In this experimental study, electrically conductive PP composites were produced using a melt-compounding technique in a twin-screw extruder by adding selected conductive fillers of MWCNT, EG, and CB. Conductive fillers were added to the polymer in binary, ternary, and quaternary formulations to synergistically enhance the electrical conductivity and flexural strength of the composites. The effects of filler contents at three levels of variation were studied using a full-factorial design. The composition with 4 wt.% MWCNT, 5 wt.% CB, and 30 wt.% EG demonstrated the optimum values of the response parameters with the through-plane electrical conductivity of 39.6 S/cm and flexural strength of 29.4 MPa. The ANOVA study validates the significance of MWCNT and CB compositions at the high confidence level of 99% with a low risk level.

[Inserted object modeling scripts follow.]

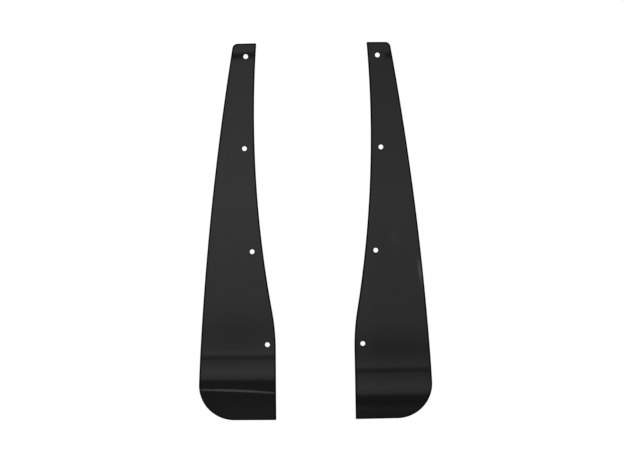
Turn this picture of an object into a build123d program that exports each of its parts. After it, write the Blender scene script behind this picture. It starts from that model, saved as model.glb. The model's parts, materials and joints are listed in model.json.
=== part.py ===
from build123d import *
import os
from math import cos, radians, sin

# A pair of mud flaps: two loose, handed sheets, each the mirror image of the other.
# Millimetres. The polished faces look towards -Y and the flat mounting faces lie in the
# plane Y = 0. +Z is up, and +X is to the right for someone facing the polished faces.
# The origin is the centre of the left flap's top screw hole, on its mounting face.
# A flap is drawn from its own inner bottom corner: local X runs outward and local Y up.

# Sheet
thickness = 3.0
rim_radius = 1.0
flap_height = 521.6

# Inner edge: straight, then a hip that swings outward, then a long hollow waist to the top
inner_edge_height = 97.6
hip_radius = 305.0
hip_turn = 10.2
top_inset = 25.2
inner_corner_radius = 1.5

# Top edge and outer edge
top_width = 32.0
top_drop = 0.6
top_corner_radius = 7.3
bottom_width = 108.5
outer_bulge_radius = 4050.0
bottom_corner_radius = 48.6

# The free lower end curls away from the polished face, below the bottom screw hole
curl_height = 97.0
curl_radius = 450.0
curl_turn = 14.0

# Holes for M6 screws, from the top down, measured from the inner bottom corner
hole_radius = 3.3
hole_centres = [(39.9, 503.4), (42.1, 376.3), (32.1, 233.9), (11.6, 105.4)]

# How the pair hangs: the gap between the inner bottom corners, and each top's lean inward
corner_gap = 110.2
lean_angle = 0.46

# How deep the front view is cut each way, and how far the side view runs past the outline
cut_depth = 30.0
overrun = 20.0

# The top hole's place from the inner bottom corner, once the flap leans
lean_cos = cos(radians(lean_angle))
lean_sin = sin(radians(lean_angle))
top_hole_out, top_hole_up = hole_centres[0]
hole_reach = top_hole_out * lean_cos - top_hole_up * lean_sin
hole_rise = top_hole_out * lean_sin + top_hole_up * lean_cos

# Planes of the right flap's front and side views, and the plane midway between the flaps
middle = corner_gap / 2 + hole_reach
inner_corner = Vector(middle + corner_gap / 2, 0, -hole_rise)
outward = Vector(lean_cos, 0, lean_sin)
front_view = Plane(origin=inner_corner, x_dir=outward, z_dir=(0, -1, 0))
side_view = Plane(origin=inner_corner - outward * overrun, x_dir=(0, 1, 0), z_dir=outward)
midway = Plane.YZ.offset(middle)

with BuildPart() as right_flap:
    # The front view: the outline of the sheet, with its four corners rounded
    with BuildSketch(front_view) as outline:
        with BuildLine():
            inner_edge = Line((0, 0), (0, inner_edge_height))
            hip = JernArc(inner_edge @ 1, inner_edge % 1, hip_radius, -hip_turn)
            waist = TangentArc(hip @ 1, (top_inset, flap_height), tangent=hip % 1)
            top_edge = Line(waist @ 1, (top_inset + top_width, flap_height - top_drop))
            outer_edge = RadiusArc(top_edge @ 1, (bottom_width, 0), outer_bulge_radius)
            Line(outer_edge @ 1, inner_edge @ 0)
        make_face()
        inner_corners = [(0, 0), (top_inset, flap_height)]
        for corner in inner_corners:
            fillet(outline.vertices().sort_by_distance(corner)[0], inner_corner_radius)
        fillet(outline.vertices().sort_by_distance(top_edge @ 1)[0], top_corner_radius)
        fillet(outline.vertices().sort_by_distance(outer_edge @ 1)[0], bottom_corner_radius)
    extrude(amount=cut_depth, both=True)

    # The side view: a flat sheet whose lower end curls back on an arc
    with BuildSketch(side_view):
        with BuildLine():
            back = Line((0, flap_height + overrun), (0, curl_height))
            back_curl = JernArc(back @ 1, back % 1, curl_radius, curl_turn)
            front = Line((-thickness, flap_height + overrun), (-thickness, curl_height))
            front_curl = JernArc(front @ 1, front % 1, curl_radius + thickness, curl_turn)
            Line(back @ 0, front @ 0)
            Line(back_curl @ 1, front_curl @ 1)
        make_face()
    extrude(amount=bottom_width + 2 * overrun, mode=Mode.INTERSECT)

    # Both rims are eased all round; the two longest straight edges are the smooth bend lines
    bends = right_flap.edges().filter_by(GeomType.LINE).sort_by(SortBy.LENGTH)[-2:]
    rims = right_flap.edges().filter_by(lambda edge: edge.length > 1.2 * thickness) - bends
    fillet(rims, rim_radius)

    # The screw holes, square to the flat of the sheet
    with BuildSketch(front_view):
        with Locations(*hole_centres):
            Circle(hole_radius)
    extrude(amount=thickness, mode=Mode.SUBTRACT)

with BuildPart() as left_flap:
    mirror(right_flap.part, about=midway)

right_flap.part.label = "right_flap"
left_flap.part.label = "left_flap"

os.makedirs("parts", exist_ok=True)
export_step(left_flap.part, "parts/left_flap.step")
export_step(right_flap.part, "parts/right_flap.step")
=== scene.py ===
import json
import math

import bpy
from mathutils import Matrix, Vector, geometry, noise


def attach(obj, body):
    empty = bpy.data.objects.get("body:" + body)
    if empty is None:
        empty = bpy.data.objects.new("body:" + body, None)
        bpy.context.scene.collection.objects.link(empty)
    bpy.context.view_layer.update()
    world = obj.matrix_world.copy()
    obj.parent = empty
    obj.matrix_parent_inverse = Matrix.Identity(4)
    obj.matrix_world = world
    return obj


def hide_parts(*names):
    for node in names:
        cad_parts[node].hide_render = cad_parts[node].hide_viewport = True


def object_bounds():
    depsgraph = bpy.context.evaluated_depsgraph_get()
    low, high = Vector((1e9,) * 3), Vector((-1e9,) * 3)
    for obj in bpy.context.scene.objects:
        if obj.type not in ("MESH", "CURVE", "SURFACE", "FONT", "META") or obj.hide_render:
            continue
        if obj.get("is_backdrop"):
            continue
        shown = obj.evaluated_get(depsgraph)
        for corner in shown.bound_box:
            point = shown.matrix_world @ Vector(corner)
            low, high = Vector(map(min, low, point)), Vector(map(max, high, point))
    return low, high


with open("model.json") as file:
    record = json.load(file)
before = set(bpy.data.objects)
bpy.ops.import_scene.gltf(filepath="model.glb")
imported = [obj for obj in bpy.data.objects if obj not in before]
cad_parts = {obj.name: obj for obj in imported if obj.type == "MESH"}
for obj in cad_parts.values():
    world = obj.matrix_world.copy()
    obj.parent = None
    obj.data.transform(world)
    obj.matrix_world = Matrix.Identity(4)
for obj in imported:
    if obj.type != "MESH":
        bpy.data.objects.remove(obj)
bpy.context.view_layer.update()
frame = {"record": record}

# A pair of mud flaps: two loose, handed sheets of glossy black plastic, each the mirror
# image of the other. The polished faces look towards -Y, the flat mounting faces lie in the
# plane Y = 0, and +Z is up. Everything is in metres.

# ---------------------------------------------------------------------------------------
# Driving dimensions of one flap. A flap is drawn from its own inner bottom corner: u runs
# outward, v runs up, and d is the depth in front of the mounting face.
# ---------------------------------------------------------------------------------------
MM = 0.001

# Sheet
THICKNESS = 3.0 * MM
RIM_RADIUS = 1.0 * MM
FLAP_HEIGHT = 521.6 * MM

# Inner edge: straight, then a hip that swings outward, then a long hollow waist to the top
INNER_EDGE_HEIGHT = 97.6 * MM
HIP_RADIUS = 305.0 * MM
HIP_TURN = math.radians(10.2)
TOP_INSET = 25.2 * MM
INNER_CORNER_RADIUS = 1.5 * MM

# Top edge and outer edge
TOP_WIDTH = 32.0 * MM
TOP_DROP = 0.6 * MM
TOP_CORNER_RADIUS = 7.3 * MM
BOTTOM_WIDTH = 108.5 * MM
OUTER_BULGE_RADIUS = 4050.0 * MM
BOTTOM_CORNER_RADIUS = 48.6 * MM

# The free lower end curls away from the polished face
CURL_HEIGHT = 97.0 * MM
CURL_RADIUS = 450.0 * MM

# Each top's lean inward, and the top hole's place from the inner bottom corner
LEAN = math.radians(0.46)
TOP_HOLE_OUT = 39.9 * MM
TOP_HOLE_UP = 503.4 * MM

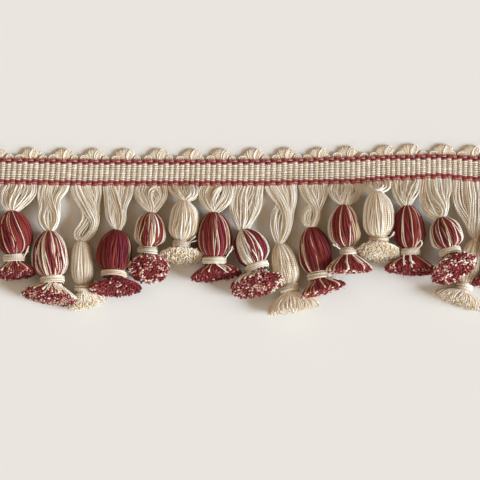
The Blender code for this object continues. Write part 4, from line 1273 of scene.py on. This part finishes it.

The RSM-generated mathematical model exhibits an average accuracy of 83.9% and 93.4% for electrical conductivity and flexural strength, respectively, for the range of selected process parameters. The experimental results present a promising approach in the open literature to thoroughly understand the synergistic effects of conductive fillers on the electrical and mechanical properties of the electrically conductive thermoplastic composites.